Query JDBC¶
This node executes query on Relational Databases using JDBC and creates a DataFrame from it
Input¶
It reads data from Relational Databases
Output¶
It creates a DataFrame from the data read and sends it to its output
Type¶
dataset
Class¶
fire.nodes.dataset.NodeJDBCQueryUsingConnection
Fields¶
Name |
Title |
Description |
|---|---|---|
connection |
Connection |
The JDBC connection to connect |
query |
Query |
|
schema |
InferSchema |
|
outputColNames |
Column Names of the Table |
Output Columns Names of the Table |
outputColTypes |
Column Types of the Table |
Output Column Types of the Table |
outputColFormats |
Column Formats |
Output Column Formats |
properties |
Properties |
|
pushDownPredicate |
Push Down Predicate |
Enable or disable predicate push-down into the JDBC data source. The default value is true, in which case Spark will push down filters to the JDBC data source as much as possible. |
pushDownAggregate |
Push Down Aggregate |
Enable or disable aggregate push-down in V2 JDBC data source. The default value is false, in which case Spark will not push down aggregates to the JDBC data source. Aggregate push-down is usually turned off when the aggregate is performed faster by Spark than by the JDBC data source. Please note that aggregates can be pushed down if and only if all the aggregate functions and the related filters can be pushed down. |
fetchsize |
Fetch Size |
The JDBC fetch size, which determines how many rows to fetch per round trip. This can help performance on JDBC drivers which default to low fetch size (e.g. Oracle with 10 rows). |
queryTimeout |
Query Timeout |
The number of seconds the driver will wait for a Statement object to execute. Zero means there is no limit. |
sessionInitStatement |
Session Init Statement |
After each database session is opened to the remote DB and before starting to read data, this parameter executes a custom SQL statement (or a PL/SQL block). Use this to implement session initialization code. Example: option(“sessionInitStatement”, “BEGIN execute immediate ‘alter session set “_serial_direct_read”=true’; END;”). |
performance |
Performance |
|
partitionColumn |
Partition Column |
PartitionColumn must be a numeric, date, or timestamp column from the table |
lowerBound |
Lower Bound |
LowerBound and UpperBound are just used to decide the partition stride, not for filtering the rows in the table. All rows in the table will be partitioned and returned.
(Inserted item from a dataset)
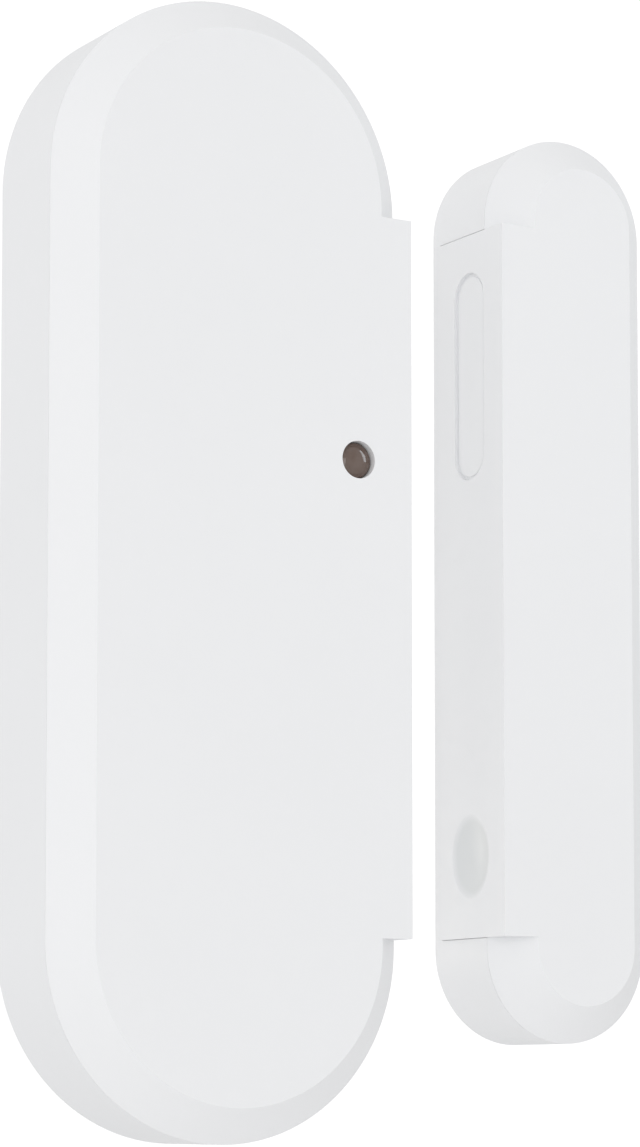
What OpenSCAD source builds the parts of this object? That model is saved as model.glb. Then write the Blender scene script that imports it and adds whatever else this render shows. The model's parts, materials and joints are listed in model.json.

This option applies only to reading |
upperBound |
Upper Bound |
LowerBound and UpperBound are just used to decide the partition stride, not for filtering the rows in the table. All rows in the table will be partitioned and returned. This option applies only to reading |
numPartitions |
Num Partitions |
The maximum number of partitions that can be used for parallelism in table reading |
Details¶
Query JDBC Node Details¶
This node executes query on Relational Databases using JDBC and creates a DataFrame from it.
Parameters to be set:¶
OUTPUT STORAGE LEVEL : Keep this as DEFAULT.
CONNECTION : Select the desired connection to be used.
QUERY : Specify the SQL query to execute to retrieve data from the database.
SCHEMA COLUMNS : Refresh the schema for loading column name,column type,column format.